Case ID: ohio-st-2d_42/html/0140-01.html
Source: Caselaw Access Project
Author: {"author": "\n      Per Curiam.\n     Herbert, J.,", "license": "Public Domain", "url": "https://static.case.law/"}
Date Created: 2024-08-24T03:29:51.129683

The State of Ohio, Appellee, v. Mishelek, Appellant.
    [Cite as State v. Mishelek (1975), 42 Ohio St. 2d 140.]
    (No. 74-374
    Decided April 23, 1975.)
    
      
      Mr. Joseph J. Baronssi, prosecuting attorney, for appellee.
    
      Mr. James Richard Mishelek, in propria persona.
    
   Per Curiam.

This court recently held in State v. Milanovich (1975), 42 Ohio St. 2d 46, that “where a claim raised by a petition for posteonviction relief under R. C. 2953.21 is sufficient on its face to raise an issue that petitioner’s conviction is void or voidable on constitutional grounds, and the claim is one which depends upon factual allegations that cannot be determined by examination of the files and records of the case, the petition states a substantive ground for relief,” and is sufficient to warrant an evidentiary hearing.

Therefore, on authority of, and for the reasons stated in, State v. Milanovich, the motion for leave to appeal is allowed, and the judgment, of the Court of Appeals is reversed, and, in accordance with Milanovich, the cause is remanded to the Court of Common Pleas for further proceedings.

Judgment reversed.

O’Neal, C. J., Corrigan, Stern and W. Brown, JJ., concur.

Herbert, Celebrezze and P. Brown, JJ., dissent.

Herbert, J.,

dissenting. No decision of the United States Supreme Court yet requires us to hold as we did in Milanovich and as the majority does in the case at bar. Milanovich involved counsel appointed and paid by the state. The instant case concerns counsel retained and paid by the accused. I do not believe that the fair and orderly administration of criminal justice will be served by reaching the same result in both of these cases.

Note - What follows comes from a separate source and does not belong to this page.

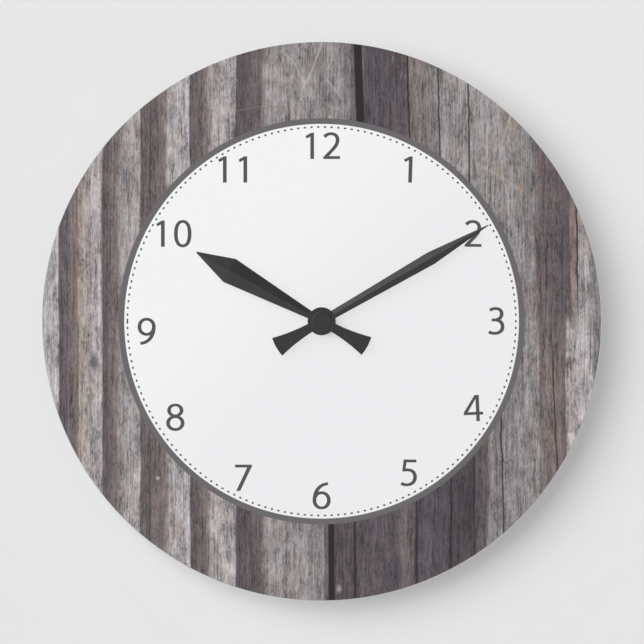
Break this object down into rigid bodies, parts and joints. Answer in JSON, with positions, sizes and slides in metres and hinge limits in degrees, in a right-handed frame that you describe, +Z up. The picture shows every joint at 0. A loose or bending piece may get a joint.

P. Brown, J., concurs in the foregoing dissenting opinion. 
      
      However, as this court pointed out in Milanovich, at page 50, “this does not necessarily require that an evidentiary hearing be held for every petitioner who relies upon matters outside the record, since evidence of such matters may be introduced by motion for summary judgment by either the petitioner or the prosecuting attorney.”